И вижу я гвоздик благоуханных ноты:
По ним тебе играть мазурку и гавоты.
И вижу гнёзда: их надёжно дом хранит,
Там ласточки живут, весёлый клич звенит.
И вижу пруд, воды лазурно-чисты очи,
Лягушек жалобы, что изливают ночи,
И вижу рощи, где толпится беднота:
Ты смоквы всем даёшь, чтоб славили Христа.
И слышу экипаж звенит ночной, почтовый,
И вижу: стол накрыт в украшенной столовой.
И вижу я тебя: ты во главе стола,
Такая же, какой ты в эти дни была.
В глухом чепце, черты твои так величавы!
А локоны, как снег, они белы, кудрявы.
(На кладбище пойти – хоть прядку срежу я!)
И вижу Вашко[2], он серьёзен, грусть тая.
Благословенный дом!..
Оставь, себя не мучай.
Ведь в мире всё пройдёт, уйдёт с водой текучей,
И всё останется, и миру нет конца,
И бесконечна жизнь по замыслу Творца.
Всё вижу я окно, где ты стоишь – всё та же
(Но не секрет, что дом давно готов к продаже).

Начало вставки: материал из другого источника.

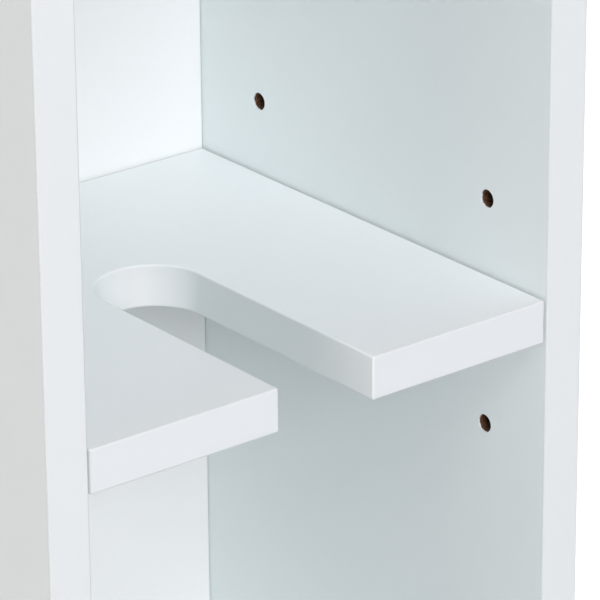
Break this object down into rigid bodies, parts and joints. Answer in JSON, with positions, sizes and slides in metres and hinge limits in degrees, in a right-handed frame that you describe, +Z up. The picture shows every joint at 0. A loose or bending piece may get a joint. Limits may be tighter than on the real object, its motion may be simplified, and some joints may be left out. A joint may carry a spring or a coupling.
{
  "type": "slim storage trolley",
  "caption": "Slim open-fronted bathroom tower of painted board on swivel castors, with a slotted shelf that holds a toilet brush by its handle.",
  "frame": {"origin": "on the floor, below the middle of the tower's outline", "axes": "+Z up, +Y towards the back board, so the open front faces -Y, and +X to the right of someone who faces the open front"},
  "size_m": [0.17, 0.158, 0.74],
  "materials": {
    "board_paint": "white satin paint on fibreboard",
    "pin_metal": "nickel plated",
    "cam_zinc": "cast zinc",
    "bolt_steel": "zinc plated",
    "dowel_wood": "plain beech",
    "screw_steel": "zinc plated",
    "ring_steel": "spring steel",
    "plate_steel": "zinc plated",
    "stem_steel": "turned",
    "hood_plastic": "moulded",
    "axle_steel": "turned",
    "wheel_plastic": "moulded",
    "lever_plastic": "moulded"
  },
  "bodies": {
    "tower": {"left_side_panel": "board_paint", "right_side_panel": "board_paint", "back_panel": "board_paint", "bottom_panel": "board_paint", "fixed_shelf": "board_paint", "top_panel": "board_paint", "shelf_pins": "pin_metal", "cam_locks": "cam_zinc", "cam_bolts": "bolt_steel", "dowels": "dowel_wood", "back_screws": "screw_steel", "castor_screws": "screw_steel", "stem_rings": "ring_steel", "castor_plate_front_left": "plate_steel", "castor_stem_front_left": "stem_steel", "castor_plate_front_right": "plate_steel", "castor_stem_front_right": "stem_steel", "castor_plate_rear_left": "plate_steel", "castor_stem_rear_left": "stem_steel", "castor_plate_rear_right": "plate_steel", "castor_stem_rear_right": "stem_steel"},
    "brush_shelf": {"brush_shelf": "board_paint"},
    "castor_front_left": {"castor_hood_front_left": "hood_plastic", "castor_axle_front_left": "axle_steel", "brake_pin_front_left": "axle_steel"},
    "left_wheel_front_left": {"left_wheel_front_left": "wheel_plastic"},
    "right_wheel_front_left": {"right_wheel_front_left": "wheel_plastic"},
    "brake_lever_front_left": {"brake_lever_front_left": "lever_plastic"},
    "castor_front_right": {"castor_hood_front_right": "hood_plastic", "castor_axle_front_right": "axle_steel", "brake_pin_front_right": "axle_steel"},
    "left_wheel_front_right": {"left_wheel_front_right": "wheel_plastic"},
    "right_wheel_front_right": {"right_wheel_front_right": "wheel_plastic"},
    "brake_lever_front_right": {"brake_lever_front_right": "lever_plastic"},
    "castor_rear_left": {"castor_hood_rear_left": "hood_plastic", "castor_axle_rear_left": "axle_steel"},
    "left_wheel_rear_left": {"left_wheel_rear_left": "wheel_plastic"},
    "right_wheel_rear_left": {"right_wheel_rear_left": "wheel_plastic"},
    "castor_rear_right": {"castor_hood_rear_right": "hood_plastic", "castor_axle_rear_right": "axle_steel"},
    "left_wheel_rear_right": {"left_wheel_rear_right": "wheel_plastic"},
    "right_wheel_rear_right": {"right_wheel_rear_right": "wheel_plastic"}
  },
  "joints": [
    {"name": "castor_swivel_front_left", "type": "hinge", "parent": "tower", "child": "castor_front_left", "pos_m": [-0.05, -0.044, 0.03], "axis": [0, 0, 1], "continuous": true},
    {"name": "left_wheel_spin_front_left", "type": "hinge", "parent": "castor_front_left", "child": "left_wheel_front_left", "pos_m": [-0.05, -0.033, 0.015], "axis": [1, 0, 0], "continuous": true},
    {"name": "right_wheel_spin_front_left", "type": "hinge", "parent": "castor_front_left", "child": "right_wheel_front_left", "pos_m": [-0.05, -0.033, 0.015], "axis": [1, 0, 0], "continuous": true},
    {"name": "brake_press_front_left", "type": "hinge", "parent": "castor_front_left", "child": "brake_lever_front_left", "pos_m": [-0.05, -0.02441, 0.03116], "axis": [-1, 0, 0], "range_deg": [0, 7]},
    {"name": "castor_swivel_front_right", "type": "hinge", "parent": "tower", "child": "castor_front_right", "pos_m": [0.05, -0.044, 0.03], "axis": [0, 0, 1], "continuous": true},
    {"name": "left_wheel_spin_front_right", "type": "hinge", "parent": "castor_front_right", "child": "left_wheel_front_right", "pos_m": [0.05, -0.033, 0.015], "axis": [1, 0, 0], "continuous": true},
    {"name": "right_wheel_spin_front_right", "type": "hinge", "parent": "castor_front_right", "child": "right_wheel_front_right", "pos_m": [0.05, -0.033, 0.015], "axis": [1, 0, 0], "continuous": true},
    {"name": "brake_press_front_right", "type": "hinge", "parent": "castor_front_right", "child": "brake_lever_front_right", "pos_m": [0.05, -0.02441, 0.03116], "axis": [-1, 0, 0], "range_deg": [0, 7]},
    {"name": "castor_swivel_rear_left", "type": "hinge", "parent": "tower", "child": "castor_rear_left", "pos_m": [-0.05, 0.044, 0.03], "axis": [0, 0, 1], "continuous": true},
    {"name": "left_wheel_spin_rear_left", "type": "hinge", "parent": "castor_rear_left", "child": "left_wheel_rear_left", "pos_m": [-0.05, 0.055, 0.015], "axis": [1, 0, 0], "continuous": true},
    {"name": "right_wheel_spin_rear_left", "type": "hinge", "parent": "castor_rear_left", "child": "right_wheel_rear_left", "pos_m": [-0.05, 0.055, 0.015], "axis": [1, 0, 0], "continuous": true},
    {"name": "castor_swivel_rear_right", "type": "hinge", "parent": "tower", "child": "castor_rear_right", "pos_m": [0.05, 0.044, 0.03], "axis": [0, 0, 1], "continuous": true},
    {"name": "left_wheel_spin_rear_right", "type": "hinge", "parent": "castor_rear_right", "child": "left_wheel_rear_right", "pos_m": [0.05, 0.055, 0.015], "axis": [1, 0, 0], "continuous": true},
    {"name": "right_wheel_spin_rear_right", "type": "hinge", "parent": "castor_rear_right", "child": "right_wheel_rear_right", "pos_m": [0.05, 0.055, 0.015], "axis": [1, 0, 0], "continuous": true},
    {"name": "brush_shelf_lift", "type": "slide", "parent": "tower", "child": "brush_shelf", "axis": [0, 0, 1], "range_m": [0, 0.06]}
  ]
}
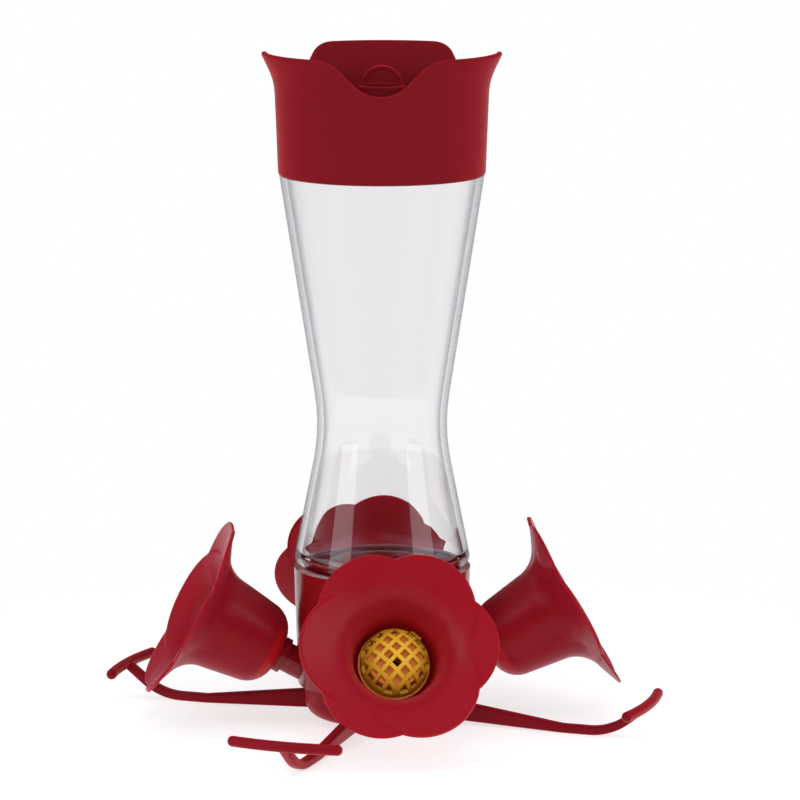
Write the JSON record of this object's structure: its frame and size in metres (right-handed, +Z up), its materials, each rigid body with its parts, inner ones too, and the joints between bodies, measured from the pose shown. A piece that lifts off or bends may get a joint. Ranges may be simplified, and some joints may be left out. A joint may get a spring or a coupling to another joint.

И Вашко тот же, грусть его из прежних дней
(Но, с кладбища придя, глядит ещё грустней).
И вижу спаленку, она осталась прежней
(Но помнится она мне всё же белоснежней).
Всё цело: и окно, и белый парапет
(Но я не тороплюсь теперь на факультет).
И в зале стол стоит, как встарь, красивый, длинный
(Но скатертью он не накрыт уже старинной).
На патине часов луч солнца не погас
(Но стрелки спят: на них один и тот же час).
И в лампе масло, и она глядится чинно
(Но свет её погас навек с твоей кончиной).
И дилижанс опять пройдёт, в тиши звеня
(Но не тебе смотреть на спорый бег коня).
Пройдут студенты вновь: в них блеск огня и пыла
(Но нет, не распахнут они плащей, как было).
И от новен идёт толпа людей других
(Тебя не вижу: нет уже тебя меж них).
И ласточки птенцов опять выводят вскоре
(Но трижды совершён их перелёт за море).
И погребальный звон в церквах по вечерам
(Но ты молиться не пойдёшь уже во храм).